The US Centers for Disease Control and Prevention has also reported on the characteristics of 43 Omicron cases that it has investigated so far, finding that the most commonly reported symptoms were cough, fatigue, and a blocked or runny nose. Fifty-eight percent of these cases were in individuals aged 18 to 39 years, and 79% were in people who had received two doses of a COVID-19 vaccine. One vaccinated patient was hospitalised for two days, and no deaths had yet been reported – although the time between symptom onset and death for COVID-19 ranges from two to eight weeks.
How symptoms will play out for unvaccinated individuals is still unclear. Data from the ZOE COVID Symptom Study has previously suggested that COVID-19 symptoms tended to be similar between vaccinated and unvaccinated individuals, although those who had been vaccinated usually reported fewer symptoms over a shorter period of time, suggesting that they were experiencing milder illness and recovering more quickly. However, this was before the emergence of Omicron.
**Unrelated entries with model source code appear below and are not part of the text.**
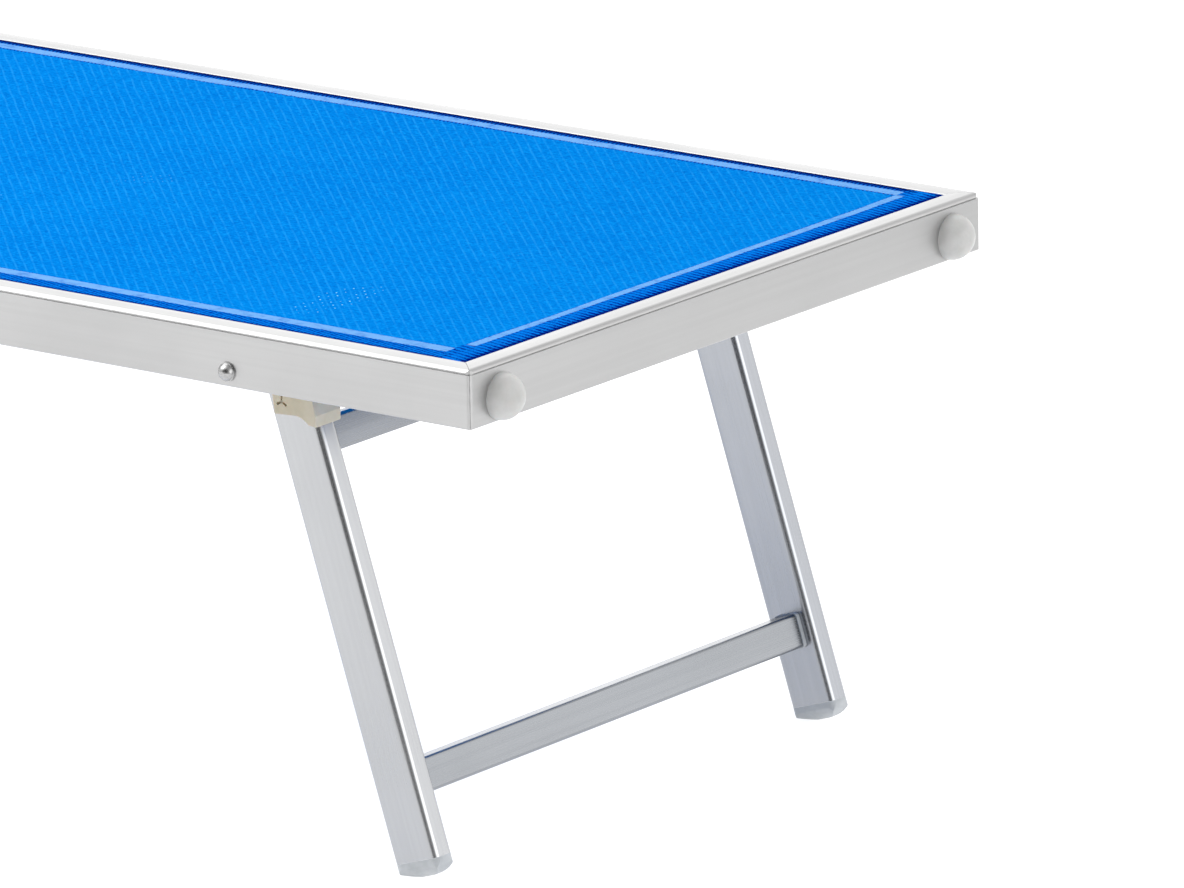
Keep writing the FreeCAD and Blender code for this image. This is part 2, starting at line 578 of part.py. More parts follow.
def backrest():
    for word, side in SIDES:
        back_rail(word, side)
    between = "Sizes.bed_width - 4*Sizes.rail_width - 2*Sizes.back_gap"
    for name, distance in (("backrest_lower_bar", "back_bar_low"), ("backrest_top_bar", "back_bar_top")):
        tube = cross_tube(name, between)
        keep(across(tube, -size(distance), 0, size("bar_lift"), 1, raised()), name)
    bushes, caps, pins, washers, rods = [], [], [], [], []
    centre_y = (BACK_OUTER + BACK_INNER) / 2
    height, above, wall = size("back_rail_height"), size("hinge_above_base"), size("rail_wall")
    rod_y = BACK_INNER + size("channel_inset")
    for _, side in SIDES:
        bush = ring("bush", "Sizes.bush_radius", PIN_HOLE, "Sizes.rail_width")
        bushes.append(across(bush, 0, side * centre_y, 0, side, raised()))
        cap = new_body("back_cap")
        face = new_sketch(cap, "YZ_Plane")
        outline(face, [(-9, 2), (-7, 0), (7, 0), (9, 2), (9, height - 3), (0, height - 0.5, "via"),
                       (-9, height - 3)])
        pad(cap, face, "Sizes.back_cap", symmetric=False, downwards=True)
        spigot = new_sketch(cap, "YZ_Plane")
        half, gap = size("rail_width") / 2 - wall - size("plug_gap"), size("plug_gap")
        ceiling = height - 2 * size("bead_height") - gap
        outline(spigot, [(-half, wall + gap), (half, wall + gap), (half, ceiling), (-half, ceiling)])
        pad(cap, spigot, "Sizes.plug_length", symmetric=False)
        caps.append(place(cap, Vector(-size("back_length"), side * centre_y, -above), inside=raised()))
        shank = size("rail_width") + size("prop_gap") + size("prop_thick") + size("face_gap")
        pin = headed_pin("prop_pin", shank, "prop_pin", "prop_pin", "face_gap")
        pin_y = side * (BACK_OUTER - size("face_gap") / 2)
        pins.append(across(pin, -size("prop_pivot"), pin_y, 0, side, raised()))
        washer = ring("prop_washer", "Sizes.prop_small_end", "Sizes.prop_pin + Sizes.run_gap",
                      "Sizes.prop_gap - Sizes.face_gap")
        washer_y = side * (BACK_INNER - (size("prop_gap") - size("face_gap")) / 2)
        washers.append(across(washer, -size("prop_pivot"), washer_y, 0, side, raised()))
        rod_start, rod_end = size("back_rod_start"), size("back_length") - size("back_rod_spare")
        middle = Vector(-(rod_start + rod_end) / 2, side * rod_y,
                        height - size("channel_drop") - above)
        rods.append(place(edge_rod(rod_end - rod_start), middle, Y_AXIS, 90, raised()))
    group("backrest_bushes", bushes)
    group("backrest_end_caps", caps)
    group("prop_pivot_pins", pins)
    group("prop_pivot_washers", washers)
    group("backrest_edge_rods", rods)


def hinge_hardware():
    """Backrest hinge pins with their spacers, and the seat's cross tube with plugs and screws."""
    pins, spacers, plugs, screws = [], [], [], []
    shank = HALF_WIDTH - BACK_INNER + size("face_gap")
    spacer = size("back_gap") - size("face_gap")
    seat_z = HINGE.z + size("bar_lift")
    for _, side in SIDES:
        pins.append(across(headed_pin("hinge_pin", shank), HINGE.x, side * HALF_WIDTH, HINGE.z, side))
        piece = ring("spacer", "Sizes.round_bar", PIN_HOLE, "Sizes.back_gap - Sizes.face_gap")
        spacers.append(across(piece, HINGE.x, side * (RAIL_INNER - spacer / 2), HINGE.z, side))
        plug = ring("tube_plug", "Sizes.round_bar - Sizes.round_wall - Sizes.plug_gap",
                    SCREW_HOLE, "Sizes.plug_length")
        plug_y = side * (RAIL_INNER - size("plug_length") / 2)
        plugs.append(across(plug, SEAT_BAR_X, plug_y, seat_z, side))
        screw = new_body("tube_screw")
        sketch = new_sketch(screw, "XZ_Plane")
        head, shaft, dome = size("tube_screw_head"), size("screw_radius"), size("tube_screw_dome")
        length = size("rail_width") + size("tube_screw_reach")
        outline(sketch, [(0, dome), (0.8 * head, 0.73 * dome, "via"), (head, 0), (shaft, 0),
                         (shaft, 1 - length), (shaft - 1, -length), (0, -length)])
        revolve(screw, sketch)
        screws.append(across(screw, SEAT_BAR_X, side * HALF_WIDTH, seat_z, side))
    group("backrest_hinge_pins", pins)
    group("backrest_spacers", spacers)
    group("cross_tube_plugs", plugs)
    group("cross_tube_screws", screws)
    tube = cross_tube("seat_cross_tube", "Sizes.bed_width - 2*Sizes.rail_width")
    keep(across(tube, SEAT_BAR_X, 0, seat_z, 1), "seat_cross_tube")


# ---- prop and racks -------------------------------------------------------------
# The prop is as long as its pivot is from the hinge, so its bar stays level with the hinge.

def notch_distance(angle):
    """How far behind the hinge the prop's bar lies when the backrest is at an angle."""
    return 2 * size("prop_pivot") * math.cos(math.radians(angle))


def back_prop():
    angle = math.radians(BACK_ANGLE)
    reach = size("prop_pivot")
    pivot = HINGE + Vector(-reach * math.cos(angle), 0, reach * math.sin(angle))
    leaning = Placement(pivot, Rotation(Y_AXIS, -BACK_ANGLE))
    small, large = size("prop_small_end"), size("prop_large_end")
    sleeves = []
    for word, side in SIDES:
        body = new_body("prop_arm_" + word)
        face = new_sketch(body, "XZ_Plane")
        outline(face, [(0, small), (-reach, large), (-reach - large, 0, "via"), (-reach, -large),
                       (0, -small), (small, 0, "via")])
        pad(body, face, "Sizes.prop_thick")
        bores = new_sketch(body, "XZ_Plane")
        circle(bores, 0, 0, "Sizes.prop_pin + Sizes.run_gap")
        circle(bores, -reach, 0, "Sizes.prop_bar")
        cut_through(body, bores)
        place(body, Vector(0, side * (PROP_OUTER - size("prop_thick") / 2), 0), inside=leaning)
        keep(body, "prop_arm_" + word)
        sleeve = ring("sleeve", "Sizes.sleeve_radius", "Sizes.prop_bar + Sizes.run_gap",
                      "Sizes.sleeve_length")
        sleeve_y = PROP_OUTER - size("prop_thick") - size("sleeve_length") / 2
        sleeves.append(across(sleeve, -reach, side * sleeve_y, 0, side, leaning))
    bar = ring("prop_bar", "Sizes.prop_bar", "Sizes.prop_bar - Sizes.round_wall",
               "Sizes.bed_width - 4*Sizes.rail_width - 2*Sizes.back_gap - 2*Sizes.prop_gap")
    keep(across(bar, -reach, 0, 0, 1, leaning), "prop_bar")
    group("prop_bar_sleeves", sleeves)


def racks():
    """Toothed racks on the side rails, one notch for each place of the backrest."""
    notches = sorted(-notch_distance(angle) for angle in (20, 30, 40, 50, 60, 70))
    base, top, notch = size("rack_base"), size("rack_top"), size("notch_radius")
    tail, nose = notches[0] - size("rack_margin"), notches[-1] + size("rack_margin")
    inner, thick = size("rack_wall_inner"), size("rack_wall")
    screws = []
    for word, side in SIDES:
        body = new_body("backrest_rack_" + word)
        teeth = new_sketch(body, "XZ_Plane", -side * (inner + thick / 2))
        points = [(nose, base), (tail, base), (tail, top)]
        for x in notches:
            points += [(x - notch, top), (x, top - notch, "via"), (x + notch, top)]
        outline(teeth, points + [(nose, top)])
        pad(body, teeth, "Sizes.rack_wall")
        shelf = new_sketch(body, "XZ_Plane", -side * (inner + RAIL_INNER) / 2)
        outline(shelf, [(nose, base), (tail, base), (tail, base + size("rack_shelf")),
                        (nose, base + size("rack_shelf"))])
        pad(body, shelf, "Sizes.bed_width/2 - Sizes.rail_width - Sizes.rack_wall_inner")
        flange = new_sketch(body, "XZ_Plane", -side * (RAIL_INNER - size("rack_flange") / 2))
        outline(flange, [(nose, base), (tail, base), (tail, size("rack_flange_top")),
                         (nose, size("rack_flange_top"))])
        pad(body, flange, "Sizes.rack_flange")
        bores = new_sketch(body, "XZ_Plane", -side * (RAIL_INNER - size("rack_flange") / 2))
        screw_z = size("rack_screw_rise")
        for x in (tail + size("rack_screw_inset"), nose - size("rack_screw_inset")):
            circle(bores, x, screw_z, SCREW_HOLE)
            screw = new_body("rack_screw")
            profile = new_sketch(screw, "XZ_Plane")
            head, shaft, dome = size("screw_head"), size("screw_radius"), size("screw_dome")
            length = size("rack_flange") + size("rack_screw_reach")
            outline(profile, [(0, dome), (head, 0.6 * dome), (head, 0), (shaft, 0), (shaft, 1 - length),
                              (shaft - 1, -length), (0, -length)])
            revolve(screw, profile)
            spot_y = side * (RAIL_INNER - size("rack_flange"))
            screws.append(across(screw, HINGE.x + x, spot_y, RAIL_BASE + screw_z, -side))
        hole = body.newObject("PartDesign::Pocket", body.Name + "_bore")
        hole.Profile = bores
        hole.SideType = "Symmetric"
        hole.setExpression("Length", "Sizes.rack_flange + 2")
        place(body, Vector(HINGE.x, 0, RAIL_BASE))
        keep(body, "backrest_rack_" + word)
    group("rack_screws", screws)


# ---- fabric -----------------------------------------------------------------------

def edge_rod(length):
    """Rod that holds the fabric's edge in a rail's channel, along Z."""
    rod = doc.addObject("Part::Cylinder", "rod")
    rod.setExpression("Radius", "Sizes.rod_radius")
    rod.Height = length
    half = Placement(Vector(0, 0, -length / 2), Rotation())
    holder = doc.addObject("Part::Compound", "rod_holder")
    rod.Placement = half
    holder.Links = [rod]
    return holder


def fabrics():
    inner_x = HALF_LENGTH - size("rail_width")
    level = size("rail_height") - size("mouth_floor") + size("fabric_gap")
    seat_start = SEAT_BAR_X - size("round_bar")
    seat = doc.addObject("Part::Box", "seat_fabric")
    seat.Length = inner_x - size("fabric_gap") - seat_start
    seat.setExpression("Width", "Sizes.bed_width - 2*Sizes.rail_width - 2*Sizes.fabric_gap")
    seat.setExpression("Height", "Sizes.fabric_thick")
    corner_y = size("fabric_gap") - RAIL_INNER
    keep(place(seat, Vector(seat_start, corner_y, RAIL_BASE + level)), "seat_fabric")
    back = doc.addObject("Part::Box", "backrest_fabric")
    start, end = size("back_bar_top") + size("round_bar"), size("back_bar_low") - size("round_bar")
    back.Length = start - end
    back.setExpression("Width", "Sizes.bed_width - 4*Sizes.rail_width - 2*Sizes.back_gap"
                       " - 2*Sizes.fabric_gap")
    back.setExpression("Height", "Sizes.fabric_thick")
    level_back = (size("back_rail_height") - size("mouth_floor") + size("fabric_gap")
                  - size("hinge_above_base"))
    keep(place(back, Vector(-start, size("fabric_gap") - BACK_INNER, level_back), inside=raised()),
         "backrest_fabric")
    rods = []
    inset = size("channel_inset")
    rod_z = RAIL_BASE + size("rail_height") - size("channel_drop")
    side_length = inner_x - SEAT_BAR_X
    for _, side in SIDES:
        spot = Vector(SEAT_BAR_X + side_length / 2, side * (RAIL_INNER + inset), rod_z)
        rods.append(place(edge_rod(side_length), spot, Y_AXIS, 90))
    rods.append(place(edge_rod(2 * RAIL_INNER), Vector(inner_x + inset, 0, rod_z), X_AXIS, 90))
    group("seat_edge_rods", rods)


def write_parts():
    doc.recompute()
    for item in doc.Objects:
        if "Invalid" in item.State or "Error" in item.State:
            raise RuntimeError("failed feature: %s (%s)" % (item.Label, item.Name))
    os.makedirs("parts", exist_ok=True)
    for item in subparts:
        if item.Shape.isNull() or not item.Shape.isValid() or item.Shape.Volume <= 0:
            raise RuntimeError("bad shape: " + item.Label)
        item.Shape.exportStep("parts/%s.step" % item.Label)
        print("%-28s %2d solids %12.1f mm3" % (item.Label, len(item.Shape.Solids), item.Shape.Volume))


bed_rails()
corner_keys()
end_bumpers()
leg_pivots()
for end_name, end_sign, leg_pivot_x in ENDS:
    for side_name, side_sign in SIDES:
        hinge_block(end_name, end_sign, leg_pivot_x, side_name, side_sign)
    leg_frame(end_name, end_sign, leg_pivot_x)
hinge_hardware()
racks()
backrest()
back_prop()
fabrics()
write_parts()
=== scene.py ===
"""Looks of the folding sunbed: cloths with borders and stitching, materials, light and camera."""
import math

import bmesh
import bpy
from mathutils import Matrix, Vector, noise


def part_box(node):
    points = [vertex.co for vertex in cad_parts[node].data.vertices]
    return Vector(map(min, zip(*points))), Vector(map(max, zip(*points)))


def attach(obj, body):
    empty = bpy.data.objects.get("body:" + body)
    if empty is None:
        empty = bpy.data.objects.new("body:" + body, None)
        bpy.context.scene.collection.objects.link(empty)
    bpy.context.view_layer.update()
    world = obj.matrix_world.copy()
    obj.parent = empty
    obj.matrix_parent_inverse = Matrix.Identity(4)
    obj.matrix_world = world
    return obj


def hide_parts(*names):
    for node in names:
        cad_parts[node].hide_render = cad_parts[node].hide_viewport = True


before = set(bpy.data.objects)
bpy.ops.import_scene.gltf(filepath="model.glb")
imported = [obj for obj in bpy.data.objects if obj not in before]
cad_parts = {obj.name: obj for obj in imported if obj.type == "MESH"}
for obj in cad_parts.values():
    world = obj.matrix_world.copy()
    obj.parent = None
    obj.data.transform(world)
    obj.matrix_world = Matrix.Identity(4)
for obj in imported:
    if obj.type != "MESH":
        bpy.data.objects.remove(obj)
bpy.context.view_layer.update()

MM = 0.001
BACK_LEAN = math.radians(40.0)  # the backrest's slope at rest
LEG_LEAN = math.radians(17.8)


def middle(node):
    low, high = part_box(node)
    return (low + high) / 2


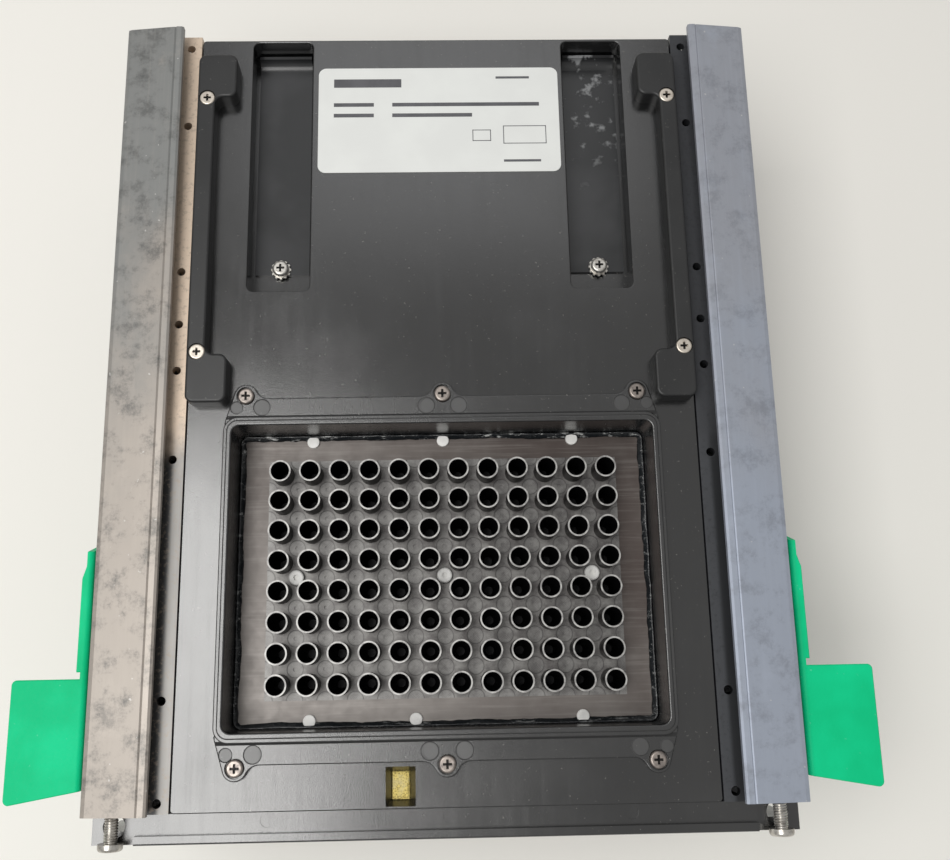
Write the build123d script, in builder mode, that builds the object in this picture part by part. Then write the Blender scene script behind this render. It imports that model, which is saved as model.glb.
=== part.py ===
from build123d import *
import os

# Interchangeable 96-well sample block module of a thermal cycler.
# Millimetres.  X runs across the module, +Y towards its rear edge, +Z up.
# Origin: centre of the module's bounding box, on the plane it rests on.

os.makedirs("parts", exist_ok=True)

# ---------------------------------------------------------------- driving dimensions
module_front = -125.4        # front of the bezel screws
module_rear = 125.4          # rear ends of the side rails
well_y = -51.0               # centre of the well grid
pitch = 9.0                  # standard 96-well spacing
columns, rows = 12, 8

rim_z = 90.0                 # mouths of the wells
tube_height = 9.5            # well sleeves above the block plate
plate_top = rim_z - tube_height
plate_bottom = 74.0
plate_x, plate_y = 130.0, 94.0

deck_top = 94.0
deck_t = 3.0
deck_half = 77.3
deck_front, deck_rear = -116.3, 124.1
skirt_bottom = 86.8

wall_outer_x, wall_outer_y = 131.4, 93.6     # raised wall around the wells
wall_inner_x, wall_inner_y = 126.0, 88.0
wall_top = 98.0
flange_t = 1.8
ear_x, ear_y, ear_r = 59.4, 53.5, 3.6

rail_outer = 101.0
rail_skin = 98.0             # inner face of the rail's outer wall
rail_bottom = 60.0
ledge_inner = 77.6
lip_inner = 82.3
lip_under = 98.4
rail_rear = module_rear
rail_front = deck_front

chassis_half = rail_skin
sheet = 2.0
floor_t = 1.5
chassis_front, chassis_rear = -116.0, 124.0

sink_top = 69.6
sink_base_t = 9.0
sink_half = 88.0
sink_front, sink_rear = well_y - 60.0, well_y + 60.0
fin_bottom = 12.0

pivot_y, pivot_z = -49.0, 76.0
pin_r = 3.0
running_gap = 0.05
lever_inner = 103.0
lever_t = 2.0
paddle_top = 92.0


def well_grid(x=0.0, y=0.0):
    """A point given from the centre of the well grid."""
    return (x, well_y + y)


centre_screw_points = [well_grid(x) for x in (-45, 0, 45)]
edge_screw_points = [well_grid(x, 41.9) for x in (-40.5, 0, 40.5)]
edge_screw_points += [well_grid(x, -41.9) for x in (-40.5, -9, 40.5)]
frame_screw_points = [well_grid(x, y) for x in (-ear_x, 0, ear_x) for y in (-ear_y, ear_y)]

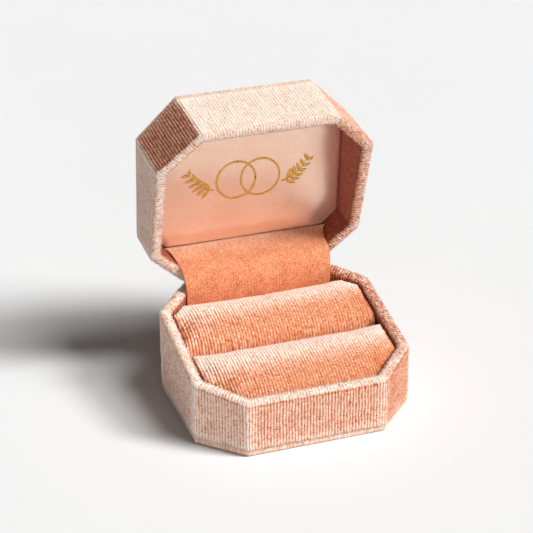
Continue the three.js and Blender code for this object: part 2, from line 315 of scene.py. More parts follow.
@dataclass(frozen=True)
class PlainFinish(Finish):
    """A finish whose colour and roughness drift a little over the surface."""

    dark: str
    light: str
    roughness: tuple[float, float]
    grain: float  # size of the drift
    metallic: float = 0.0
    ior: float = 1.5
    relief: float = 0.0
    stretch: tuple[float, float, float] = (1.0, 1.0, 1.0)

    def pattern(self, tree: bpy.types.NodeTree) -> dict:
        """Draws the grain.

        Args:
            tree: The material's node tree.

        Returns:
            Sockets for the height, the colour and the roughness.
        """
        place = add_node(tree, "ShaderNodeTexCoord").outputs["Object"]
        inputs = {"Vector": place, "Scale": self.stretch}
        drawn = add_node(tree, "ShaderNodeMapping", inputs).outputs["Vector"]
        inputs = {"Vector": drawn, "Scale": 1 / self.grain, "Detail": 5.0, "Roughness": 0.6}
        noise = add_node(tree, "ShaderNodeTexNoise", inputs).outputs["Fac"]
        colour = add_node(tree, "ShaderNodeValToRGB", {"Fac": noise})
        set_stops(colour.color_ramp, [(0.3, self.dark), (0.7, self.light)])
        low, high = self.roughness
        rough = add_node(tree, "ShaderNodeMapRange", {"Value": noise, "To Min": low, "To Max": high})
        return {
            "Height": noise,
            "Base Color": colour.outputs["Color"],
            "Roughness": rough.outputs["Result"],
        }

    def bump(self) -> dict:
        """Relief of the grain."""
        return {"Strength": self.relief, "Distance": 0.05 * MM}

    def surface(self) -> dict:
        """Metallic share and refraction."""
        return {"Metallic": self.metallic, "IOR": self.ior}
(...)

Meanwhile, in South Africa, hospital admissions for COVID-19 have steadily increased across all states since late November, with early reports suggesting that unvaccinated individuals accounted for the majority of such admissions. Whether Omicron is really associated with milder symptoms remains to be seen. But given the sharp rise in cases around the globe, we should soon find out: hospitalisations tend to track several weeks behind infections, and COVID-related deaths several weeks behind that.
Until we know more, experts advise caution. Omicron appears to be highly transmissible, so masks, physical distancing, good hand hygiene and ventilation are more important than ever. But ensuring as many people as possible have access to COVID-19 vaccines remains our best shot at preventing the spread of Omicron, as well as any other SARS-CoV-2 variants that may follow it.